﷽
Oleh Ustad Sinar Agama http://www.facebook.com/groups/210570692321068?view=doc&id=218946744816796 Oleh Anggelia Sulqani Zahra pada 16 Juli 2011 pukul 13:52
Zainab Naynawaa: Salam ... semoga ustad dan keluarga senantiasa diberikan kesehatan jasmani dan rohani, afwan saya minta penjelasan dari antum, batasan kedua orang tua mendidik anak anaknya sampai usia berapa...?? Dan pada saat di akhirat siapakah yang dipertanggungjawabkan dalam hal pendidikan anak-anaknya..??? Apakah seorang ibu lebih besar pengaruhnya dibandingkan seorang ayah...?? Jika ada pendapat dari ayahdan ibunya dalam hal mendidik anak anaknya harus lebih mengutamakan pendapat dari ibunya apakah hal ini dibenarkan dan apa dalilnya ...????
Sinar Agama: Salam dan terimakasih pertanyaannya:
(1). Batasan formalnya mungkin tidak ada, tetapi yang dapat dipahami adalah sampai dewasa dan mandiri. Terutama kalau sudah nikah. Akan tetapi tetap saja harus memberikan saran- saran kepada anaknya, dengan dalil dan tanpa paksa.
(2). Di akhirat secara mayoritas adalah ayahnya yang bertanggung jawab terhadap pendidikan anaknya itu. Akan tetapi ibu juga pasti dimintai tanggung jawab tersebut. Karena ia yang banyak bergaul dengan anaknya selagi masih kecil.
(3). Pertanyaan ke tiga ini sudah ibu tanyakan dulu. Jawabannya tergantung keadaan. Tetapi mungkin untuk urusan dasar karakter bisa saja ibu yang dominan karena ia yang menalkini anaknya dari kecil. Tetapi ketika anaknya sudah bisa berfikir agak dewasa, maka bisa saja ayahnya yang berpengaruh. Hal ini tidak bisa diambil ukuran pasti. Tergantung pada perbandingan banyak bergaul dan berbincang serta mendidik anaknya.

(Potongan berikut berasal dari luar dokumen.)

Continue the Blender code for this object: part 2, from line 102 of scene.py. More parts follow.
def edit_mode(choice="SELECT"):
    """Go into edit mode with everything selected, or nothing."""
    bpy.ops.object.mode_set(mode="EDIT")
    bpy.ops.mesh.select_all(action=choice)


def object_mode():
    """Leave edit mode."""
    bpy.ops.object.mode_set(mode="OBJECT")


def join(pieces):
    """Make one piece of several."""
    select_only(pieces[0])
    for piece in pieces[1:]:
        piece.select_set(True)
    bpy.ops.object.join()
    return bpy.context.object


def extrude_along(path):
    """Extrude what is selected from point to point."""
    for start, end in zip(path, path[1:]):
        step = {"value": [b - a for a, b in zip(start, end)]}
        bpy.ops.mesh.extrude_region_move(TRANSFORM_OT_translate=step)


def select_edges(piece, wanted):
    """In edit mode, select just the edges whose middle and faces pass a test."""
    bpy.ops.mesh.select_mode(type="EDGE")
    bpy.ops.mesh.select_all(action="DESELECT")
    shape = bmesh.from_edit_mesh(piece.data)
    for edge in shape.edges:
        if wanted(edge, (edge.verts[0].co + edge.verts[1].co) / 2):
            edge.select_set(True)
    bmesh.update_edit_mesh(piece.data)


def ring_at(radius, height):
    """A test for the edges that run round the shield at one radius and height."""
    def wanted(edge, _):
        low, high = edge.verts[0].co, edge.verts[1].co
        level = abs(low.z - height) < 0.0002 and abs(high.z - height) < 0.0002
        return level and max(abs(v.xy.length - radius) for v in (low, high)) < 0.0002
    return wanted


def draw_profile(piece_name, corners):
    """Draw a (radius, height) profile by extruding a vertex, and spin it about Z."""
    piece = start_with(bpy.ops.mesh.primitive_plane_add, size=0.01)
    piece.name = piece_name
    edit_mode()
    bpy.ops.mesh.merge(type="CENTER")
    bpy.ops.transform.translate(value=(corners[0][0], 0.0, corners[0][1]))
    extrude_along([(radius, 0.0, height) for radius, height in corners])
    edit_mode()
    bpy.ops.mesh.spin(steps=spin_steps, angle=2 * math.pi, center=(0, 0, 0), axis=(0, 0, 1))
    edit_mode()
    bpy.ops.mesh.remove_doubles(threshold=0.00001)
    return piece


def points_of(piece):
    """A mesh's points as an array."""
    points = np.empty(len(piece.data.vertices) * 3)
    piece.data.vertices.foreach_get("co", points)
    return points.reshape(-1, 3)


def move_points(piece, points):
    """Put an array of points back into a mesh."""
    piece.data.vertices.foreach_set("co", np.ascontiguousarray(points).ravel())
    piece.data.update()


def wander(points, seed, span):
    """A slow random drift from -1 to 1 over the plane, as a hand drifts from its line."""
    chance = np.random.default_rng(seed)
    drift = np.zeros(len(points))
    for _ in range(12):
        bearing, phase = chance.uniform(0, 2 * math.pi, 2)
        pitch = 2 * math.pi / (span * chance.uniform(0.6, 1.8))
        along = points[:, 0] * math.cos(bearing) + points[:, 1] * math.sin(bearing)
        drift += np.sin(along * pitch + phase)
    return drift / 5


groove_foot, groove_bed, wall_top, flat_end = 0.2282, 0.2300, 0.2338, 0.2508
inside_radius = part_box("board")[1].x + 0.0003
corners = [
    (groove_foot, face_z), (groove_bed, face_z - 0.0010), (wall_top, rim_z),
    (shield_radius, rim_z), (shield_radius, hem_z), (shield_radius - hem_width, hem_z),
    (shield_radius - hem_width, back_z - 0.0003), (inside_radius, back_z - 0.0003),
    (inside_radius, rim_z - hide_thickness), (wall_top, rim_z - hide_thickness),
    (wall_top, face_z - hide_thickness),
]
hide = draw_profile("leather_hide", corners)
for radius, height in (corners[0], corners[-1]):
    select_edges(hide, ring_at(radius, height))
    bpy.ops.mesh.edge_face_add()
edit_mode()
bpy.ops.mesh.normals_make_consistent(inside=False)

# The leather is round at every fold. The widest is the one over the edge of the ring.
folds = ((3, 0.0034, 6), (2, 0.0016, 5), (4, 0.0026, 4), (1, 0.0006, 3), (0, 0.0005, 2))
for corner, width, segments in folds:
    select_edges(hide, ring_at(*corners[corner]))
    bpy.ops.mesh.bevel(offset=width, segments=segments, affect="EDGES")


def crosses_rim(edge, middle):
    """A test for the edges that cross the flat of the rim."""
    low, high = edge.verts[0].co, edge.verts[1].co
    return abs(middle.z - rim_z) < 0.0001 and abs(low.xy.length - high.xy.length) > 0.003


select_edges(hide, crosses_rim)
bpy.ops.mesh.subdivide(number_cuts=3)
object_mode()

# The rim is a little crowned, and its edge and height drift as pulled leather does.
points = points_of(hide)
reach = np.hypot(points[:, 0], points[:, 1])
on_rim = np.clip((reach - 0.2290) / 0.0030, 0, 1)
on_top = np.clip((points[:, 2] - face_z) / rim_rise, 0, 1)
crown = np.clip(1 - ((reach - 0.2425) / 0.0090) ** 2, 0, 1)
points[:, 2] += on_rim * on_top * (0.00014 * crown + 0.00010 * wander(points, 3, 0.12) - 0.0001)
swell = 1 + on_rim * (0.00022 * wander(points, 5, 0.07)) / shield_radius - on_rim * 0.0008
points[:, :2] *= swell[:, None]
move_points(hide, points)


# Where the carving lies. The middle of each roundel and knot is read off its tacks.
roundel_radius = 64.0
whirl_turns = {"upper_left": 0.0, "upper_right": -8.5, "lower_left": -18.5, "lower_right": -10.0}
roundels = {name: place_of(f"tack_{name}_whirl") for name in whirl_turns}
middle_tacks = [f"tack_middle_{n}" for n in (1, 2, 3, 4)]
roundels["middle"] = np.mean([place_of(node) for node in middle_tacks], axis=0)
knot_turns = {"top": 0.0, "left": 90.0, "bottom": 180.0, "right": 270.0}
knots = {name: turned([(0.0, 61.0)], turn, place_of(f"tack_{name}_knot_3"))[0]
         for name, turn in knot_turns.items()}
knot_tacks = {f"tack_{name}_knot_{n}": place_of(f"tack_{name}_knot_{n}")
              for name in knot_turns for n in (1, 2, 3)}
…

(4). Kalau ada perbedaan antara ayah dan ibu, maka dilihat masalahnya. Kalau kembali kepada pengaturan rumah tangga, maka harus mengambil yang ayah karena ia yang harus ditaati oleh anak dan ibunya juga. Tetapi kalau tidak mengacu kepada kepemimpinan rumah tangga, dan benar-benar berupa seperti keilmuan dan semacamnya, maka anak sudah semestinya melihat dan yang lebih kuat. Sudah tentu tanpa meremehkanyang lainnya sebagai kewajiban rasa hormat pada orang tuannya.
Haura Haurainsiyyah: Maaf ustad Sinar Agama, jika ada seorang yang cacat dari lahir, apakah itu bisa di bilang takdir, atau apa karena ada hubungannya dengan fikih, mungkin ??? Mohon penjelasannya, syukran.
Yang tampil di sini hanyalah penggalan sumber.